In a number of the works that are on display in the exhibit (Lost Expectations. Liberation; Awakening with Images in the Background; Leda; Dzvinka) Novakivsky proves himself as a thinker, who seeks to embody in his canvases the grand world of invisible spiritual senses, raising in his symbolic-allegorical compositions the philosophical existential problems, quite a new topic for Galicia back at that time. For example, in his composition Lost Expectations. Liberation, where he depicted himself and his wife Anna-Maria in a moment of despair over a child’s coffin, the artist brings his personal story to the level of a great symbol, he asserts the spiritual power of a creative personality, his victory over the tragic blows of destiny and the eternal drama of existence. The philosophical subtext can be found also in the composition Dzvinka. This heroine of a Hutsul legend, who was in love with the people’s avenger Oleksa Dovbush and caused his tragic death, a woman with an unsure smile, like Mona Lisa’s, is interpreted by the artist as a seducing yet betraying attraction of life. In such works as Two Old Women Pondering Their Death, A Mermaid, Novakivsky is seemingly eager to peep into the hidden depth of women’s soul, show its hidden existential fears. To express in his painting images this invisible spiritual sense, he used in some cases the tense expressiveness of shapes and nervous flourishing of color strokes, and in other cases – the means of allegory.
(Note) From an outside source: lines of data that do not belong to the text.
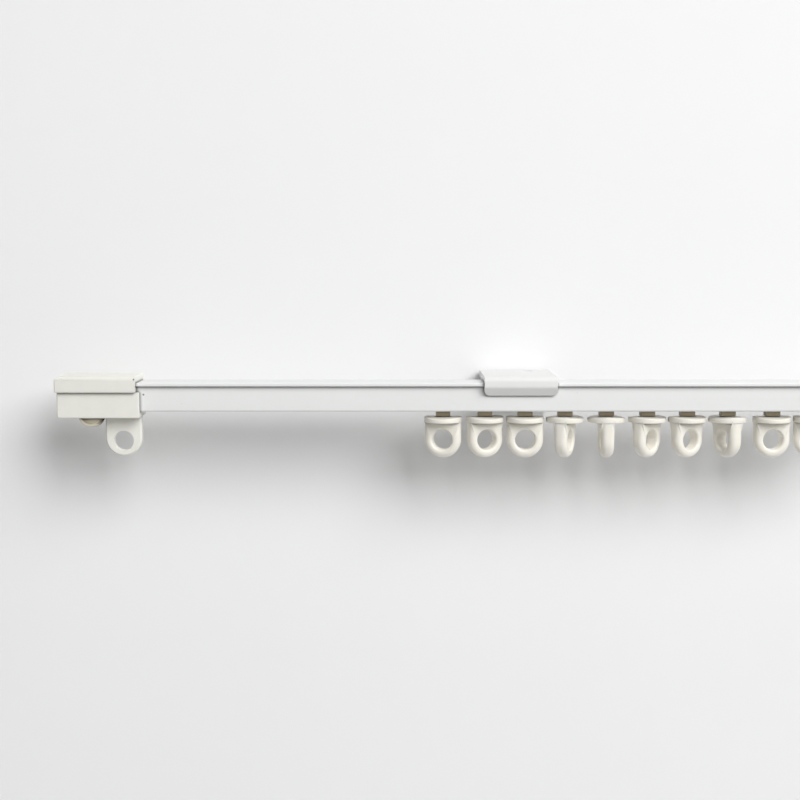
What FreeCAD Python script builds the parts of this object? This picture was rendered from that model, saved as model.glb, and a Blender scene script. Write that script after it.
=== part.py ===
import FreeCAD, Part
import math
import os

V = FreeCAD.Vector
SLIVER = 1e-4

# Lengths are millimetres. X runs along the track, the wall is the plane y = 0, the front is -Y and Z is up.
# The origin lies on the wall, midway between the two screw holes of the left bracket.

# Layout along the track
BRACKET_SPACING = 235.0
END_OVERHANG = 192.0
RUNNER_COUNT = 10
FIRST_RUNNER_X = -31.8
FLANGE_GAPS = (1.7, 1.0, 0.9, 1.5, 1.3, 0.9, 1.1, 2.8, 1.1)
EYE_TURNS = (-12.0, 20.0, 0.0, 67.0, 90.0, 48.0, 34.0, -67.0, 5.0, -15.0)

# Layout across the track
RAIL_TO_WALL = 33.0
SCREWS_ABOVE_RAIL = 4.0

# Rail, an extruded channel with a slot below and an ear along each top edge
RAIL_HEIGHT = 12.0
CHANNEL_WIDTH = 14.5
RAIL_WALL = 1.2
RAIL_TOP = 1.4
EAR_REACH = 2.0
SLOT_WIDTH = 6.5
RAIL_CORNER = 0.8
EAR_ROUND = 0.45

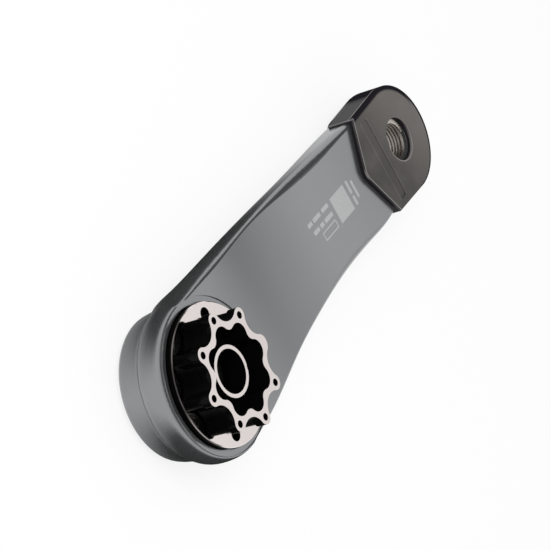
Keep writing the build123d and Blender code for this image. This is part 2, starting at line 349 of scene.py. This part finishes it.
left_rim = rubber.times(rubber.step(from_middle, *RIM_REACH), rubber.step(z, *RIM_Z), on_left)
tip_rim = rubber.times(rubber.step(from_middle, *TIP_REACH), rubber.step(x, *TIP_X))
dark_rim = rubber.largest(left_rim, tip_rim)
matt = rubber.times(rubber.facing_up(*MATT_UP), rubber.step(z, *MATT_Z))
smooth_dark = rubber.mix(pores, (0.009, 0.008, 0.010, 1), (0.016, 0.0145, 0.018, 1))
moulded = rubber.times(matt, rubber.math("SUBTRACT", 1.0, dark_rim))
unworn = rubber.mix(moulded, smooth_dark, boot_skin())
rubber.set(
    Base_Color=rubber.mix(boot_wear(), unworn, (0.42, 0.40, 0.39, 1)),
    Roughness=rubber.blend(matt, 0.45, 0.5),
    Specular_IOR_Level=rubber.blend(dark_rim, 0.5, 0.0),
    IOR=1.25,
)
rubber.bump(pores, 0.2, 0.05 * MM)
rubber.dress("end_boot")

# Pedal thread: a fine helical ridge of bare machined metal inside the pedal hole
THREAD_PITCH = 1.27 * MM
THREAD_CREST = 6.55 * MM
THREAD_TOP, THREAD_BOTTOM = -10.9 * MM, -21.9 * MM
THREAD_STEPS = 72
ROOT_SHARE, CREST_SHARE = 0.42, 0.1
ENTRY_Z = -11.2 * MM
ENTRY_WALL, HOLE_WALL = 8.04 * MM, 7.16 * MM


def thread(name, axis_x):
    """Closed helical ridge in an upright hole, rooted just inside the wall of its entry or bore."""
    ridge = bmesh.new()
    root_half, crest_half = ROOT_SHARE * THREAD_PITCH, CREST_SHARE * THREAD_PITCH
    sections = []
    for i in range(int((THREAD_TOP - THREAD_BOTTOM) / THREAD_PITCH * THREAD_STEPS) + 1):
        angle = 2 * pi * i / THREAD_STEPS
        height = THREAD_TOP - THREAD_PITCH * i / THREAD_STEPS
        root = ENTRY_WALL if height > ENTRY_Z else HOLE_WALL
        profile = (
            (root, root_half), (THREAD_CREST, crest_half),
            (THREAD_CREST, -crest_half), (root, -root_half),
        )
        sections.append([
            ridge.verts.new((axis_x + radius * cos(angle), radius * sin(angle), height + rise))
            for radius, rise in profile
        ])
    for section, following in zip(sections, sections[1:]):
        for k in range(4):
            after = (k + 1) % 4
            ridge.faces.new((section[k], section[after], following[after], following[k]))
    ridge.faces.new(sections[0])
    ridge.faces.new(list(reversed(sections[-1])))
    bmesh.ops.recalc_face_normals(ridge, faces=ridge.faces)
    mesh = bpy.data.meshes.new(name)
    ridge.to_mesh(mesh)
    ridge.free()
    return put_in_scene(name, mesh)


bare = Shader("bare_machined")
streak = bare.noise(3000.0, 2.0)
bare.set(
    Base_Color=bare.mix(streak, (0.52, 0.47, 0.42, 1), (0.68, 0.63, 0.58, 1)),
    Metallic=1.0,
    Roughness=bare.blend(streak, 0.22, 0.38),
)

pedal_thread = thread("pedal_thread_ridge", CRANK_LENGTH)
pedal_thread.data.materials.append(bare.mat)
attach(pedal_thread, "root")

# World: white below and up to WALL_TOP, and from CEILING_START a dark ceiling with soft light
# panels. Camera and mirroring surfaces see it alike, and matt surfaces get a plain even light.
# Each panel has the azimuth, elevation, half width and half height in degrees, then the share
# of its size that its edge fades over, to either side, and its strength.
PANELS = (
    (-36, 38, 19, 24, 0.25, 0.72),
    (-27, 52, 15, 11, 0.75, 0.6),
    (-105, 40, 30, 22, 0.6, 0.3),
    (95, 40, 22, 14, 0.6, 0.12),
    (120, 78, 30, 12, 0.6, 0.5),
)
CEILING_STRENGTH, WALL_STRENGTH, FILL_STRENGTH = 0.07, 1.0, 0.75
WALL_TOP, CEILING_START = sin(radians(12)), sin(radians(18))

world = bpy.data.worlds.new("studio")
bpy.context.scene.world = world
world.use_nodes = True
world.cycles.sampling_method = "NONE"
sky = Nodes(world.node_tree)
background = sky.nodes["Background"]
direction = sky.nodes.new("ShaderNodeTexCoord").outputs["Generated"]


def panel(azimuth, elevation, half_width, half_height, soft, strength):
    """Brightness of a soft oval light panel in the sky."""
    around, above = radians(azimuth), radians(elevation)
    middle = (cos(above) * cos(around), cos(above) * sin(around), sin(above))
    east = (-sin(around), cos(around), 0.0)
    north = (-sin(above) * cos(around), -sin(above) * sin(around), cos(above))
    ahead = sky.dot(direction, middle)
    u, v = (
        sky.math("DIVIDE", sky.dot(direction, side), sky.times(ahead, tan(radians(half_size))))
        for side, half_size in ((east, half_width), (north, half_height))
    )
    inside = sky.ramp(sky.length(u, v), 1.0 + soft, 1.0 - soft)
    return sky.times(inside, sky.ramp(ahead, 0.0, 0.1), strength)


ceiling = sky.plus(CEILING_STRENGTH, *(panel(*sizes) for sizes in PANELS))
wall = sky.ramp(sky.axes(direction)[2], CEILING_START, WALL_TOP)
room = sky.blend(wall, ceiling, WALL_STRENGTH)
sky.put(background.inputs["Strength"], sky.blend(sky.is_shown(), FILL_STRENGTH, room))
background.inputs["Color"].default_value = grey(1)

# Floor: white paper, which mostly shines at a plain strength of 1 for the rays that see it, and
# otherwise takes the light and the part's shadow
FLOOR_SIZE = 8.0
FLOOR_SHINE = 0.82

paper = Shader("white_paper")
fibre = paper.noise(900.0, 3.0)
paper.set(Base_Color=paper.mix(fibre, grey(0.84), grey(0.88)), Roughness=0.9)
shine = paper.add("ShaderNodeEmission", Strength=1.0)
paper.join(paper.times(paper.is_shown(), FLOOR_SHINE), paper.bsdf, shine)


def lowest(names, slope):
    """Height at x = 0 of the highest plane of that slope with all of these nodes above it."""
    corners = (
        node.matrix_world @ vertex.co
        for node in (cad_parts[name] for name in names)
        for vertex in node.data.vertices
    )
    return min(corner.z - slope * corner.x for corner in corners)


def resting_slope():
    """Slope of the plane that both the hub and the boot stand on, found by halving."""
    low, high = 0.0, 0.2
    for _ in range(20):
        slope = (low + high) / 2
        if lowest(("arm_body",), slope) < lowest(("end_boot",), slope):
            low = slope
        else:
            high = slope
    return slope


floor_slope = resting_slope()
floor_z = lowest(("arm_body", "end_boot"), floor_slope)
floor = plane("floor", FLOOR_SIZE, paper.mat)
floor.matrix_world = Matrix(
    ((1, 0, 0, 0), (0, 1, 0, 0), (floor_slope, 0, 1, floor_z), (0, 0, 0, 1))
)


# Black cards, which shade the metal's edges and are seen in mirroring surfaces only. The first
# two are level, so the sloping floor hides what lies lower than it does.

def flag(name, place, facing, half_width, half_height, soft):
    """Oval black card, whose edge fades over that share of its size."""
    card = Shader(name)
    cloth = card.noise(300.0, 2.0)
    card.set(Base_Color=card.mix(cloth, grey(0.004), grey(0.012)), Roughness=0.9)
    u, v, _ = card.axes(card.coords)
    clear = card.nodes.new("ShaderNodeBsdfTransparent")
    card.join(card.ramp(card.length(u, v), 1.0, 1.0 - soft), clear, card.bsdf)
    sheet = plane(name, 2.0, card.mat)
    sheet.location = place
    sheet.scale = (half_width, half_height, 1)
    sheet.rotation_mode = "QUATERNION"
    sheet.rotation_quaternion = Vector(facing).to_track_quat("Z", "Y")
    for kind in ("camera", "diffuse", "transmission", "volume_scatter", "shadow"):
        setattr(sheet, "visible_" + kind, False)


flag("flag_low", (-0.03, -0.075, floor_z + 0.001), (0, 0, 1), 0.086, 0.086, 0.4)
flag("flag_left", (0.05, 0.07, floor_z + 0.003), (0, 0, 1), 0.115, 0.08, 0.5)
flag("flag_far", (0.7, 0.05, 0.1), (-1, 0, 0), 0.3, 0.12, 0.4)

# One soft lamp
KEY_PLACE, KEY_TARGET = Vector((-0.5, 0.5, 0.9)), Vector((0.07, 0, -0.02))
KEY_SIZE, KEY_POWER = 0.6, 8.0

light = bpy.data.lights.new("key", "AREA")
light.shape = "RECTANGLE"
light.size = light.size_y = KEY_SIZE
light.energy = KEY_POWER
lamp = put_in_scene("key", light)
lamp.location = KEY_PLACE
lamp.rotation_mode = "QUATERNION"
lamp.rotation_quaternion = (KEY_TARGET - KEY_PLACE).to_track_quat("-Z", "Y")
lamp.visible_glossy = False

# Camera, at the photograph's place and viewing angle
CAMERA_PLACE = Vector((-0.58759, 0.27882, 0.48492))
VIEW_RIGHT = Vector((0.4060, -0.4689, 0.7844))
VIEW_UP = Vector((0.5228, 0.8232, 0.2215))
VIEW_AHEAD = Vector((0.7496, -0.3202, -0.5793))
LENS, SENSOR_WIDTH = 168.0, 36.0

camera_data = bpy.data.cameras.new("camera")
camera_data.lens = LENS
camera_data.sensor_width = SENSOR_WIDTH
camera = put_in_scene("camera", camera_data)
turn = Matrix((VIEW_RIGHT, VIEW_UP, -VIEW_AHEAD)).transposed()
camera.matrix_world = Matrix.Translation(CAMERA_PLACE) @ turn.to_4x4()
bpy.context.scene.camera = camera
bpy.context.scene.view_settings.view_transform = "Standard"
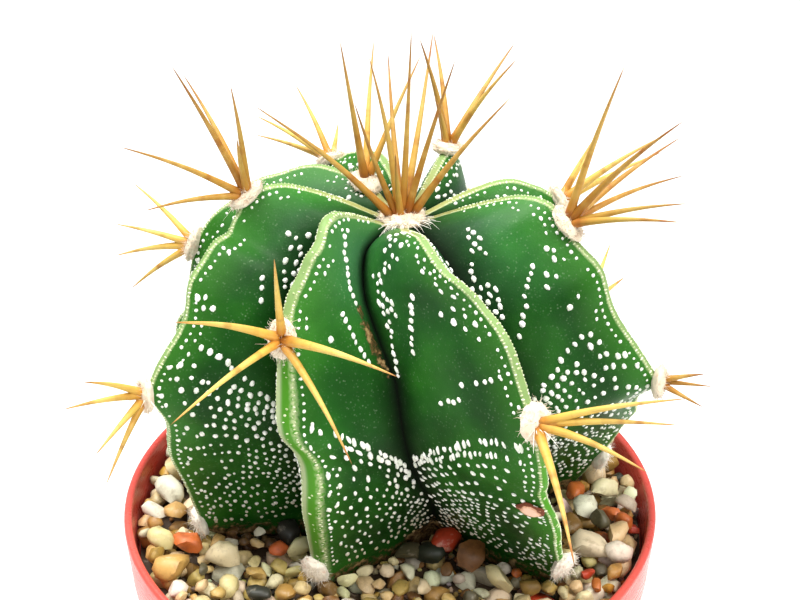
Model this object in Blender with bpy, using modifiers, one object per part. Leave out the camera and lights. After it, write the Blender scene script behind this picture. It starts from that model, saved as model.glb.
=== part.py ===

The exhibit also shows the numerous women’s portraits Novakivsky eagerly painted for his whole life. He mostly depicted the women of his nearest surrounding or simply the admirers of his talent, intelligent Galician women. One can easily trace the peculiarities of the artist’s painting style at various stages of his creative work. The strong realistic plastic of shapes, restrained colors and thorough psychological characteristics are typical of the earliest portraits he painted in the early 1990s (Duchess Kviletska’s Portrait, Leshchynska at the Piano). However, the sketches he drew from life (L. Vohulska’s Portrait, A Woman in the Garden) show noticeable interest of the artist in the impressionistic purity of colors and light effects. These works enchant with the freshness of spontaneous perception of the model. But the artist’s later portraits (the 1930s) show reinforced expressiveness of the shapes and powerful element of color strokes, which seem to become a symbolic record of the author’s idea of the work (Kovalchuk’s Portrait, A Dairymaid, etc.).
The artist painted with especial love the numerous portraits of his wife Anna-Maria. She was his favorite model and a heroine of many compositions (Koliada, Thoughtful, etc.) Via her image the artist brings the image of a woman to a high pedestal, as a symbol of soul beauty, moral purity, and tenderness of feelings. In her image the artist glorifies the beauty of maternity, depicts her as his muse, devoted wife and mother of his children (Music, sketches An Angel of Life over the Country of Death, Self-Portrait with Wife and Son). On the whole, the works dedicated to Anna-Maria’s image are one of the most enchanting pages in Novakivsky’s oeuvre.
Novakivsky’s last magnificent chord was the work on the monumental images Mother of Goodness for the St. George Cathedral in Lviv. The exhibit shows the initial painting versions of this composition and the last preparatory drawing of huge size (3 to 1.97 meters), which remained unfinished because of the artist’s sudden death in August 1935.
He left for the future generations his last message, the magnificent composition with the Mother of God depicted as a barefoot peasant, rising above the Ukrainian land, giving her little son, Jesus, the future savior of the world, to people as a present. In Novakivsky’s original interpretation this image exceeds the limits of merely religious context, becoming a symbolic embodiment of a high spiritual-national idea.
Fedorovych-Malytska, the artist’s contemporary, wrote in 1935 that “The drawing of Madonna for St. George Cathedral, executed in coal, is not as much a sorrowful mother of the most painters we know, or ether being like those painted by Botticelli. No. This is a strong, proud and militant Mother of God, of superhuman height. She radiates the dignity of a Roman matron who raised her sons as firm citizens of the Roman Empire, she radiates strength and magnificence.”